◆ **THE EXERCISE**: Return only the lines running from the line that holds "BOARDS = build_boards()" to the line that holds "if empty is", including both.
*** DATASET CONTENT
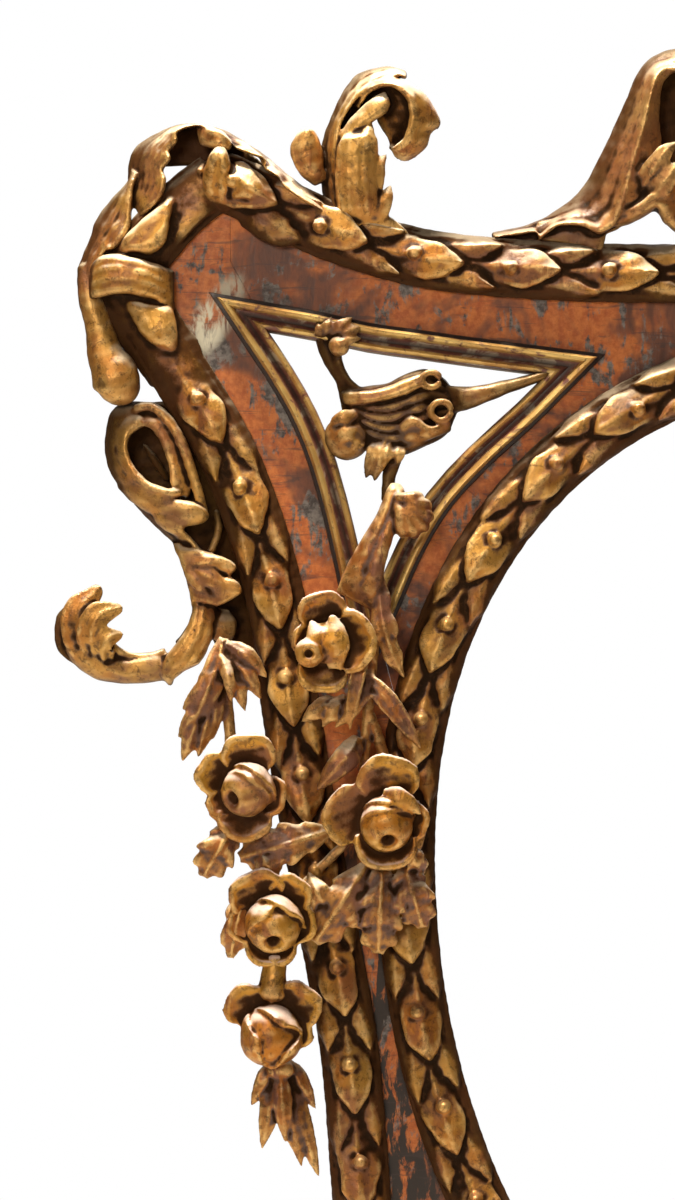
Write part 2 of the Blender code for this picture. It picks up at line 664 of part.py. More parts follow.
def build_ring(prefix, x):
    """A D-shaped wire ring: a straight bar in the loop and a round bow below it."""
    name = f"{prefix}_hanging_ring"
    curve = bpy.data.curves.new(name, "CURVE")
    curve.dimensions = "3D"
    curve.bevel_depth = RING_WIRE * MM
    curve.bevel_resolution = 1
    curve.resolution_u = 1
    curve.render_resolution_u = 0
    places = [(-RING_BAR_HALF, 0), (0, 0), (RING_BAR_HALF, 0), (RING_RADIUS, -RING_SHOULDER)]
    for k in range(1, 12):
        angle = math.pi * k / 12
        places.append((RING_RADIUS * math.cos(angle), -RING_BOW_DROP - RING_RADIUS * math.sin(angle)))
    places.append((-RING_RADIUS, -RING_SHOULDER))
    spline = curve.splines.new("POLY")
    spline.points.add(len(places) - 1)
    for point, (across, up) in zip(spline.points, places):
        point.co = (across * MM, 0, up * MM, 1.0)
    spline.use_cyclic_u = True
    item = link(name, curve, PARTS, IRON)
    item.location = world(x, HANGER_TOP, KNUCKLE_DEPTH)
    return item


def build_turn_button(name, board, x, height, turn):
    """A wooden turn button on its pivot screw, turned along the rail so that the rebate is free."""
    length, width, thick = BUTTON_SIZE
    item = box(f"{name}_turn_button", (length, thick, width), BARE_WOOD)
    item.data.transform(Matrix.Translation(((length / 2 - BUTTON_PIVOT_INSET) * MM, 0, 0)))
    bevel(item, 1.5)
    depth = BOARD_BACK - GAP - thick / 2
    item.location = world(x, height, depth)
    item.rotation_euler = (0, turn, 0)
    hole = rod(f"{name}_turn_button.hole", x, height, depth - thick, depth + thick, SCREW_HOLE / 2, CUTTERS)
    combine(item, [hole], "DIFFERENCE")
    screw(f"{name}_button_screw", x, height, depth - thick / 2 - GAP)
    drill(board, [(x, height)])


# --- assembly --------------------------------------------------------------------------------

clear_scene()
PARTS = collection("carved_wall_frame")
CUTTERS = collection("cutters")
GILT = material("gilt_wood", (0.46, 0.27, 0.07), 0.42, 0.55)
PAINTED = material("painted_frieze", (0.45, 0.14, 0.05), 0.55)
BEADING = material("maroon_and_gold_bead", (0.28, 0.10, 0.06), 0.5, 0.2)
BARE_WOOD = material("bare_old_wood", (0.36, 0.24, 0.14), 0.8)
IRON = material("blackened_iron", (0.06, 0.055, 0.05), 0.6, 0.8)

BOARDS = build_boards()
build_battens()
build_outer_mouldings()
build_sight_moulding()
build_spandrel_beads()
ENVELOPE = plate("frame_envelope", [outer_line(MOULDING_HALF + GAP)], ENVELOPE_BACK, ENVELOPE_FRONT, None, CUTTERS)
for SIDE in (-1, 1):
    build_side_ornaments(SIDE)
    build_spandrel_scroll(SIDE)
    build_garland(SIDE)
    build_roses(SIDE)
    build_hanger(SIDE, BOARDS[f"{side_name(SIDE)}_stile"])
build_cartouche()
PIVOT_OUT = REBATE + 18.0
build_turn_button("top", BOARDS["top_rail"], 0, SIGHT_SPRING + SIGHT_RISE + PIVOT_OUT, 0)
build_turn_button("left", BOARDS["left_stile"], -SIGHT_HALF_WIDTH - PIVOT_OUT, BUTTON_HEIGHT, math.pi / 2)
build_turn_button("right", BOARDS["right_stile"], SIGHT_HALF_WIDTH + PIVOT_OUT, BUTTON_HEIGHT, math.pi / 2)
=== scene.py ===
"""Looks of the carved giltwood wall frame: carved surfaces, gilding, paint, stage and camera.

Outlines and paths are on the same drawing as the frame's own: millimetres, as
(x, height, depth), with x = 0 on the axis of symmetry and depth towards the viewer.
"""
import math

import bpy
import numpy as np
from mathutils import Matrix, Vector


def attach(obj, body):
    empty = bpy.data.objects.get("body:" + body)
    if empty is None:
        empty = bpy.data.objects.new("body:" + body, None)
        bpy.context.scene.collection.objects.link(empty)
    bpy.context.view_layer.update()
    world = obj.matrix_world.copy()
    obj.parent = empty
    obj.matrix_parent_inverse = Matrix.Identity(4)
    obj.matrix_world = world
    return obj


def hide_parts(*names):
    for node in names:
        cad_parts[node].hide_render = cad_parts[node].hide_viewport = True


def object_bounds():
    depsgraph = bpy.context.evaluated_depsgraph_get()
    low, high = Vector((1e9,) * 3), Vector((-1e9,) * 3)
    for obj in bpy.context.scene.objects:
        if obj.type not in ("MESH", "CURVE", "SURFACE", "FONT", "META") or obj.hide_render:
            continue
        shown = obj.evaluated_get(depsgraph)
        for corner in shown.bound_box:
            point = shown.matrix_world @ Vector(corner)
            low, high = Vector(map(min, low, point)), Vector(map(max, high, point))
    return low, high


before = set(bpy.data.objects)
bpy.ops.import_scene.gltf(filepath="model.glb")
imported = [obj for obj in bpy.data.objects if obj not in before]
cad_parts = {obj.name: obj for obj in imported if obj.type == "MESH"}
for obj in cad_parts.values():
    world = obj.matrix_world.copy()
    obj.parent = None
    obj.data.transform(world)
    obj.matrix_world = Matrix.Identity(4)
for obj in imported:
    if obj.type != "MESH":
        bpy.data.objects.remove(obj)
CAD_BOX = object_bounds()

MM = 0.001
HANG_HEIGHT = 605.0                     # height on the drawing of the row's origin
VOXEL = 1.9      # carving resolution
ORNAMENT_VOXEL = 1.6
SMOOTH_ROUNDS = 3                       # relaxing of a fused carving
WAVE_LENGTH, WAVE_HEIGHT = 0.031, 0.0005    # m, of its hand-carved unevenness
FINE_ROUNDS, BROAD_ROUNDS = ((10, 80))
FINE_SCALE, BROAD_SCALE = 0.0008, 0.0040    # m that a point stands out at a relief of 1
BOARD_FRONT = 43.0                      # depth of the boards' painted face
MOULDING_BACK = 43.3                    # depth of the back of the carving that lies on them
MOULDING_HALF = 28.0                    # half the width of a leaf moulding


# --- lines ---

def spline(points, step=3.0):
    """Dense smooth line through the points, any number of columns; the first three are a place."""
    points = np.array(points, float)
    if len(points) == 2:
        count = max(2, int(np.linalg.norm(points[1, :3] - points[0, :3]) / step) + 1)
        t = np.linspace(0, 1, count)[:, None]
        return points[0] * (1 - t) + points[1] * t
    before = np.vstack([points[:1], points[:-1]])
    after = np.vstack([points[1:], points[-1:]])
    gaps = np.linalg.norm(points[1:, :3] - points[:-1, :3], axis=1)
    span = np.r_[0, gaps] + np.r_[gaps, 0]
    tangents = (after - before) / span[:, None]
    line = []
    for i, length in enumerate(gaps):
        count = max(1, int(math.ceil(length / step)))
        t = (np.arange(count) / count)[:, None]
        line.append(points[i] * (2 * t**3 - 3 * t**2 + 1) + points[i + 1] * (3 * t**2 - 2 * t**3)
                    + tangents[i] * length * (t**3 - 2 * t**2 + t)
                    + tangents[i + 1] * length * (t**3 - t**2))
    return np.vstack(line + [points[-1:]])


def unit(vectors):
    """The vectors at length 1."""
    return vectors / np.maximum(np.linalg.norm(vectors, axis=-1, keepdims=True), 1e-9)


def tangents_of(line):
    """The direction of a line at each of its points."""
    return unit(np.gradient(line[:, :3], axis=0))


def arc_of(line):
    """The distance along a line to each of its points."""
    return np.r_[0, np.cumsum(np.linalg.norm(np.diff(line[:, :3], axis=0), axis=1))]


def ramp(value, low, high):
    """0 below low, 1 above high and a smooth step between them."""
    t = np.clip((value - low) / (high - low), 0, 1)
    return t * t * (3 - 2 * t)


def steps(t, table):
    """The value at t in a table of (position, value), straight between its rows."""
    places, values = zip(*table)
    return np.interp(t, places, values)


# --- closed shells that a carving is made of ---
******
◆ **FINISHED TASK**:
BOARDS = build_boards()
build_battens()
build_outer_mouldings()
build_sight_moulding()
build_spandrel_beads()
ENVELOPE = plate("frame_envelope", [outer_line(MOULDING_HALF + GAP)], ENVELOPE_BACK, ENVELOPE_FRONT, None, CUTTERS)
for SIDE in (-1, 1):
    build_side_ornaments(SIDE)
    build_spandrel_scroll(SIDE)
    build_garland(SIDE)
    build_roses(SIDE)
    build_hanger(SIDE, BOARDS[f"{side_name(SIDE)}_stile"])
build_cartouche()
PIVOT_OUT = REBATE + 18.0
build_turn_button("top", BOARDS["top_rail"], 0, SIGHT_SPRING + SIGHT_RISE + PIVOT_OUT, 0)
build_turn_button("left", BOARDS["left_stile"], -SIGHT_HALF_WIDTH - PIVOT_OUT, BUTTON_HEIGHT, math.pi / 2)
build_turn_button("right", BOARDS["right_stile"], SIGHT_HALF_WIDTH + PIVOT_OUT, BUTTON_HEIGHT, math.pi / 2)
=== scene.py ===
"""Looks of the carved giltwood wall frame: carved surfaces, gilding, paint, stage and camera.

Outlines and paths are on the same drawing as the frame's own: millimetres, as
(x, height, depth), with x = 0 on the axis of symmetry and depth towards the viewer.
"""
import math

import bpy
import numpy as np
from mathutils import Matrix, Vector


def attach(obj, body):
    empty = bpy.data.objects.get("body:" + body)
    if empty is None:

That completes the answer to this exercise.